Labour export to Middle East increases by 15,000

Job seekers register for police recruitment in Kampala. Many Ugandans are believed to prefer working abroad beacuse it is said they earn better salaries there. FILE PHOTO

What you need to know:

Problem. Unemployment has forced many Ugandans to look for jobs abroad

Kampala.

Up to 65,000 Ugandans are doing odd jobs in the Middle East, the Uganda Association of External Recruitment Agencies (UAERA), has said.

This is 15,000 higher than the number that was working there one year ago.

Most of them are working as either cleaners, waiters/waitresses, drivers, tailors, construction and factory workers or security guards.

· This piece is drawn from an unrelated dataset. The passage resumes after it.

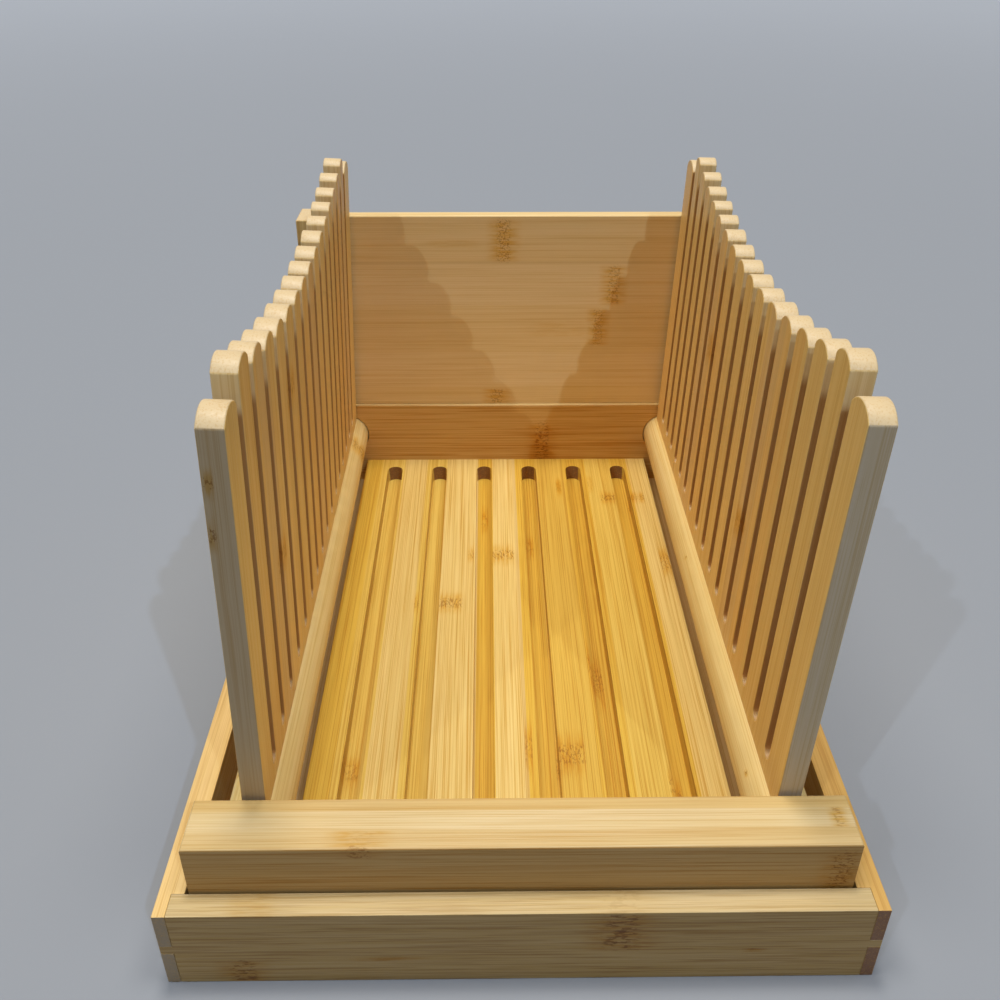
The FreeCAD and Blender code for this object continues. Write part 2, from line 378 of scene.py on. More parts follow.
@dataclass(frozen=True)
class BambooFinish:
    """Glued bamboo strips with fibres, knuckles, seams and end grain.

    The grain runs along one axis and the strips lie side by side along another.
    Faces that look along the second axis may have a tone of their own, which on
    the bars and the combs is darker as painted shade, lines of another strength, a
    painted-shade tone beyond a distance, and a painted-light tone above a height that
    rises with the square of the distance from the middle. End grain may have a
    painted-shade tone below a height. A leaning part gives its lean in degrees, about
    an axis along Y.
    """

    name: str
    grain: Axis
    laid: Axis
    strips: tuple[Strip, ...]
    knuckles: tuple[Knuckle, ...] = ()
    side_tone: Tone | None = None
    side_lines: float = 1.0
    painted_shade_ends: tuple[float, Tone] | None = None
    painted_light_crown: tuple[float, float, Tone] | None = None
    painted_light_fade: float = 5.0
    end_tone: Tone = Tone.END_GRAIN
    end_from: Pair = ROUNDED
    painted_shade_low_end: tuple[float, Tone] | None = None
    lines: Pattern = LINES
    mottle: Pattern = MOTTLE
    line_tint: Triple = (0.8, 0.64, 0.36)
    fibre_tint: Triple = (0.85, 0.78, 0.56)
    cloud_tint: Triple = (0.91, 0.85, 0.64)
    stain_tint: Triple = (0.88, 0.7, 0.32)
    dot_tint: Triple = (0.58, 0.45, 0.26)
    fibre_level: float = 0.45
    line_level: float = 0.75
    cloud_level: float = 0.3
    seam_level: float = 0.35
    pore_level: float = 0.35
    roughness: Pair = (0.4, 0.56)
    specular: float = 0.4
    rough_at: float = 1.4
    relief: Relief = Relief()
    seam_width: float = 0.22
    sway: float = 1.4
    sway_detail: float = 1.0
    depth_rate: float = 0.8
    bare_lines: float = 0.5
    bare_stain: float = 0.35
    strip_shift: float = 90.0
    lean: float = 0.0
    pivot: Triple = (0.0, 0.0, 0.0)
    seed: float = 0.0
    span: float = 400.0

    def direction(self, axis: Axis) -> Vector:
        """Gives an axis's direction, leaning as the part does.

        Args:
            axis: The axis, in the part's own frame.

        Returns:
            The direction, one unit long.
        """
        direction = Vector((0.0, 0.0, 0.0))
        direction[axis.value] = 1.0
        return Matrix.Rotation(math.radians(self.lean), 3, "Y") @ direction

    def place(self, graph: ShaderGraph, coordinates: bpy.types.Node) -> Places:
        """Measures a point of the part in its own strips, in mm.

        Args:
            graph: The material's graph.
            coordinates: The texture coordinate node.

        Returns:
            The distances along the grain, across the strips and through them.
        """
        mapping = graph.add("ShaderNodeMapping", vector_type="TEXTURE")
        graph.feed(mapping.inputs["Vector"], coordinates.outputs["Object"])
        mapping.inputs["Location"].default_value = [value * MM for value in self.pivot]
        mapping.inputs["Rotation"].default_value = (0.0, math.radians(self.lean), 0.0)
        mapping.inputs["Scale"].default_value = (MM, MM, MM)
        split = graph.add("ShaderNodeSeparateXYZ")
        graph.feed(split.inputs[0], mapping.outputs[0])
        third = 3 - self.grain.value - self.laid.value
        return tuple(split.outputs[index] for index in (self.grain.value, self.laid.value, third))

    def facing(
        self, graph: ShaderGraph, coordinates: bpy.types.Node, axis: Axis, turn: Pair
    ) -> Socket:
        """Finds how squarely the surface faces along an axis, either way.

        Args:
            graph: The material's graph.
            coordinates: The texture coordinate node.
            axis: The axis, in the part's own frame.
            turn: The cosines at which a face starts to count, and counts in full.

        Returns:
            The level, from 0 to 1.
        """
        dot = graph.add("ShaderNodeVectorMath", operation="DOT_PRODUCT")
        graph.feed(dot.inputs[0], coordinates.outputs["Normal"])
        dot.inputs[1].default_value = self.direction(axis)
        return graph.smooth(graph.math("ABSOLUTE", dot.outputs["Value"]), *turn)

    def band(
        self, graph: ShaderGraph, value: Socket, centre: float, half: float, fade: Pair
    ) -> Socket:
        """Makes a soft-edged band about a centre, which fades at two shares of its half width."""
        gap = graph.math("ABSOLUTE", graph.math("SUBTRACT", value, centre))
        return graph.smooth(gap, half * fade[0], half * fade[1], 1.0, 0.0)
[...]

“Their annual contribution in the form of remittances is $400,000,” the acting chairperson of the UAERA, Ms Lillian Keene Mugerwa, told the Parliamentary Committee on Gender, on Wednesday.
The committee had summoned the 63–member association to brief it on the members’ business.

Unemployment
Due to unemployment in Uganda, some of the Ugandans now working in countries such as Saudi Arabia, the United Arab Emirates, sold family property to finance their travel to the Middle East.
Many Ugandans have been made to believe that the ‘returns’ there would be higher than they would ever make in Uganda.

In January 2016, the government banned the export of maids. The ban came on the heels of reports that many Ugandan workers were being mistreated by their Saudi Arabian employers.

Ms Mugerwa, who was accompanied by the managing director (MD) of Middle East Consultants Gordon Mugyenyi, the MD of Magrib Agencies Ltd, Ms Catherine Ocen Ssabwe and the general manager of Horeb Services, Mr Ezra Mugisha, urged government to lift the ban on the export of maids, saying the ban is not serving any purpose. “The ban was put in place without taking into account the fact the majority of the workers that were complaining (of mistreatment) had been deployed by (human) traffickers,” Ms Mugerwa said. “The few licensed companies...stopped. But as we stopped, the traffickers continued to export people to Saudi Arabia. When Saudi Arabia stopped the influx, the traffickers are now taking maids to Oman.”

The Serere Member of Parliament, Patrick Okabe, said the ban should be lifted. “If we maintain the ban, people will find alternatives,” Mr Okabe said.

Ms Beatrice Anywar, the vice chairperson of the Gender Committee said the government should address the reasons that drive Ugandans abroad.

According to Action Aid (2012), six in every 10 Ugandans are unemployed. Some lack the skills employers need. In other cases, the economy is not expanding as fast as the labour force.